A Meeting with God
Ok, now that you know the basics of intercession, let's look at it more deeply. God's plan is to use us. He's not just going to swoop in and do everything Himself. We are plan A; there is no plan B. From the very beginning, man was created to govern, manage and steward the earth as God's representatives. God is the owner; we are the stewards. God's plan in intercession is to work with us and through us, not independently of us. He finds a person to ask for Him or of Him, which involves Him in specific situations and lives.
In intercession, we ask on behalf of someone else, not ourselves. We represent them before God. In Latin, the word represent is actually re-present, to present again. We re-present the needs of another to God. We stand in the gap for someone or something else: Ezekiel 22:30 “I looked for a man among them who would build up the wall and stand before me in the gap on behalf of the land so I would not have to destroy it, but I found none.”
Although the word has come to mean prayer in our minds, in Hebrew the word for intercession, paga, doesn't necessarily mean prayer at all. Paga has many meanings according to Strong's Concordance: H 6293 to impinge, by accident or violence, or (fig) by importunity;--come (between), cause to entreat, fall (upon), make intercession (stand in the gap for), light (upon), meet (together), pray. Each one teaches us another aspect of intercession and each shade of meaning can be done by prayer.
Two key concepts will help you understand intercession or paga in the marketplace: the concepts of 1) meeting, and 2) boundary.
The first we've already introduced: meeting. We as intercessors meet with God asking Him to meet with the person or company we represent. A further aspect of this is actually re-presenting the needs of the person or company to God through the atonement of Christ. It works kind of like this: in Isaiah 53:6 our “sins and weaknesses” were laid upon the Lord. "Laid upon" is translated from paga for intercession "to take the place of another." Acting on behalf of others, we make requests for them. Just as Old Testament priests made intercession for Israel, we re-present the needs of others to the Father through the sacrifice of Jesus. Actually, this is dual representation because we re-present the needs to God through the atonement of Christ and the finished work of Christ that Jesus has already done on that person's behalf.
Christ's intercession on the cross wasn't a prayer, but a work He completed on our behalf. Now He is functioning as our representative, guaranteeing our access to the Father and our benefits of redemption. He goes between, no longer to redeem, which is done, but to present us as righteous and one of His own to God. He goes before us to represent us to God and to stand between us and Satan. Our intercession is always an extension of His completed work on the cross. He is our intercessor now, even as we represent Him in our intercession for others.

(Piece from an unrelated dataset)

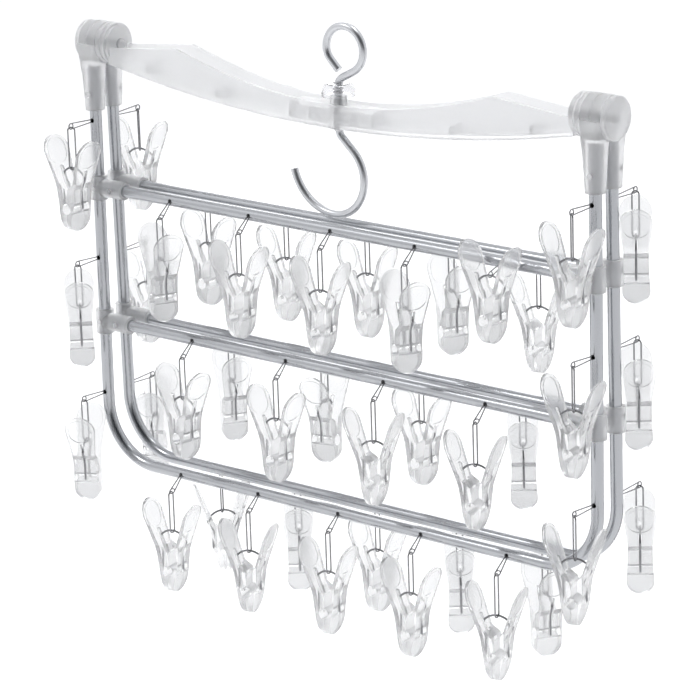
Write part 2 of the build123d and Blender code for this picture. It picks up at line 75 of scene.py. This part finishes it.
MATERIALS = {
    "hook_wire_satin": new_material("satin_wire", (0.60, 0.61, 0.63), 1.0, 0.36),
    "steel_small": new_material("small_steel", (0.55, 0.55, 0.56), 1.0, 0.2),
    "clear_cap": new_material("clear_cap", (0.99, 0.99, 1.0), 0.0, 0.05,
                              Transmission_Weight=0.95, IOR=1.4),
    "frosted_plastic": new_material("frosted_plastic", (0.98, 0.985, 0.99), 0.0, 0.36,
                                    Transmission_Weight=0.76, IOR=1.24),
    "aluminium_tube": new_material("satin_aluminium", (0.44, 0.45, 0.47), 1.0, 0.24),
    "clear_clip": new_material("clear_clip", (0.985, 0.988, 0.992), 0.0, 0.2,
                               Transmission_Weight=0.8, IOR=1.33),
    "spring_wire": new_material("spring_wire", (0.24, 0.24, 0.25), 1.0, 0.24),
}
EVEN = (1, 1, 1)
# slot: noise scale, bump strength, roughness range, and the two ends of a colour range
GRAIN = {
    "hook_wire_satin": (1800, 0.03, (0.3, 0.4), ((0.57, 0.58, 0.6), (0.64, 0.65, 0.67))),
    "steel_small": (700, 0.04, (0.16, 0.3), None),
    "clear_cap": (220, 0.02, (0.03, 0.1), None),
    "frosted_plastic": (420, 0.1, (0.32, 0.42), ((0.96, 0.965, 0.97), (0.99, 0.99, 0.995))),
    "aluminium_tube": (1600, 0.012, (0.2, 0.27), ((0.42, 0.43, 0.45), (0.46, 0.47, 0.49))),
    "clear_clip": (260, 0.05, (0.14, 0.26), None),
    "spring_wire": (900, 0.03, (0.18, 0.3), None),
}
for slot_name, (scale, bump, roughness_range, base_range) in GRAIN.items():
    grain(MATERIALS[slot_name], scale, EVEN, bump, roughness_range, base_range)

for part in frame["record"]["subparts"]:
    thing = nodes[part["node"]]
    thing.data.materials.clear()
    thing.data.materials.append(MATERIALS[part["material_slot"]])


# Studio: pale floor, soft light

HINGE_Z = -0.0288           # the frames' hinge axis
FLOOR_Z = -0.62
FLOOR_SIZE = 14
AIM = (0, 0, -0.2)          # where the lights point


def stage_material():
    material = new_material("studio_white", (0.95, 0.95, 0.955), 0.0, 0.8, Emission_Strength=0.3,
                            Emission_Color=(1, 1, 1, 1))
    grain(material, 3.0, EVEN, 0.0, (0.75, 0.85))
    return material


bpy.ops.mesh.primitive_plane_add(size=FLOOR_SIZE, location=(-1.0, 1.0, FLOOR_Z))
floor = bpy.context.object
floor.name = "studio_floor"
floor.data.materials.append(stage_material())


def area_light(name, place, size, watts):
    light = bpy.data.lights.new(name, "AREA")
    light.shape = "DISK"
    light.size = size
    light.energy = watts
    lamp = bpy.data.objects.new(name, light)
    lamp.location = place
    lamp.rotation_euler = (Vector(AIM) - Vector(place)).to_track_quat("-Z", "Y").to_euler()
    bpy.context.collection.objects.link(lamp)


area_light("key_light", (-1.2, -1.5, 1.7), 0.5, 11)
area_light("top_light", (0.3, 0.2, 2.0), 0.6, 9)
area_light("rim_light", (-1.4, 1.6, 0.5), 0.8, 5)

# white studio all round, darker on the side where the photographer stands
world = bpy.data.worlds.new("studio_world")
bpy.context.scene.world = world
world.use_nodes = True
tree = world.node_tree
direction = tree.nodes.new("ShaderNodeTexCoord")
towards = tree.nodes.new("ShaderNodeVectorMath")
towards.operation = "DOT_PRODUCT"
towards.inputs[1].default_value = (0.62, -0.75, 0.22)
ramp = tree.nodes.new("ShaderNodeValToRGB")
ramp.color_ramp.elements[0].position = 0.3
ramp.color_ramp.elements[0].color = (0.98, 0.985, 1.0, 1)
ramp.color_ramp.elements[1].position = 0.75
ramp.color_ramp.elements[1].color = (0.06, 0.062, 0.068, 1)
tree.links.new(direction.outputs["Generated"], towards.inputs[0])
tree.links.new(towards.outputs["Value"], ramp.inputs["Fac"])
tree.links.new(ramp.outputs["Color"], tree.nodes["Background"].inputs["Color"])

# Camera, square on to no face, seen from the front right and a little above

camera_data = bpy.data.cameras.new("camera")
camera_data.sensor_width = 36
camera_data.lens = 186.56
camera_data.clip_end = 50
camera = bpy.data.objects.new("camera", camera_data)
bpy.context.collection.objects.link(camera)
right = Vector((0.7680, 0.6397, -0.0313))
up = Vector((-0.1621, 0.2415, 0.9568))
back = right.cross(up)
turn = Matrix((right, up, back)).transposed().to_4x4()
camera.matrix_world = Matrix.Translation((1.4506, -1.7053, 0.4960 + HINGE_Z)) @ turn
bpy.context.scene.camera = camera
bpy.context.scene.view_settings.view_transform = "Standard"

Our intercession creates paga, a meeting between God and the powers of darkness. The intercessor is the go between. Paga is a battlefield term. Intercession is not presented as a simple, easy thing. No, it's a battle to take back and keep what is ours in Jesus Christ. Paga contains warfare, the idea of violence. To be like Christ is costly. Intercession has a price. Intercessors build protective boundaries, perimeters of protection, boundaries through prayer. They build up the wall. God's love is unconditional, but his favor and blessing are conditional.
A meeting with God, paga, changes everything. Prayer meetings create God meetings. What would this look like if you were having a paga meeting with a new client? First of all, it's not just you meeting with a client. It's three of you; it's you bringing God into the meeting. Therefore you are not limited to your own agenda, but you are inviting the mighty God of the Universe to have His way, His agenda and His plans and purposes. You are not limited to your own understanding, but you have the supernatural resources of God at work in you by your invitation to give you His understanding and insight. Please note that this doesn't mean you're praying in the meeting or talking about God. It means you have positioned yourself as a partner with God inviting Him to have His way either before the meeting in prayer and/or by the prayers of your intercessor before or during the meeting, even if that intercessor is not present in the room.
We represent God. A representative is a sent one. John 20:21 [Jesus said] “As the Father sent me, so I also send you.” Our authority comes from Him as we represent Him. The ability to carry out and enforce instructions is the responsibility of the sender, not the sent one. If we really believe we are functioning as an ambassador or sent one for God, then our authority and ability isn't an issue, but Christ's is and that's already settled. The emphasis is on Him who sends me. We hear from Him, speak for Him, release what He's done, release the work He did, distribute what He's already produced and enforce His victory. He is the head, we are the body. He's the victor, we're the enforcer. He redeems, we release. He generates, we distribute.
Whether for a person, a business or a nation, when we are used to create a meeting between God and people, we release the fruit, the benefits of Christ's work on the cross, and paga or intercession has happened. The spiritual climate has been changed. Tetelestai, Jesus' word on the cross, "It is finished,” paid in full, is the reason the victory is ours when we intercede. Tetelestai means to fully accomplish something or bring it to a completed state. The legal penalty and debt for our sin and disobedience was paid on the cross. Now it's our legal right to be free of Satan's dominance and oppression. So, we bring God into our meetings and grasp for ourselves, our clients, and the situation the benefits of Jesus' finished work on the cross and bring them into the present reality.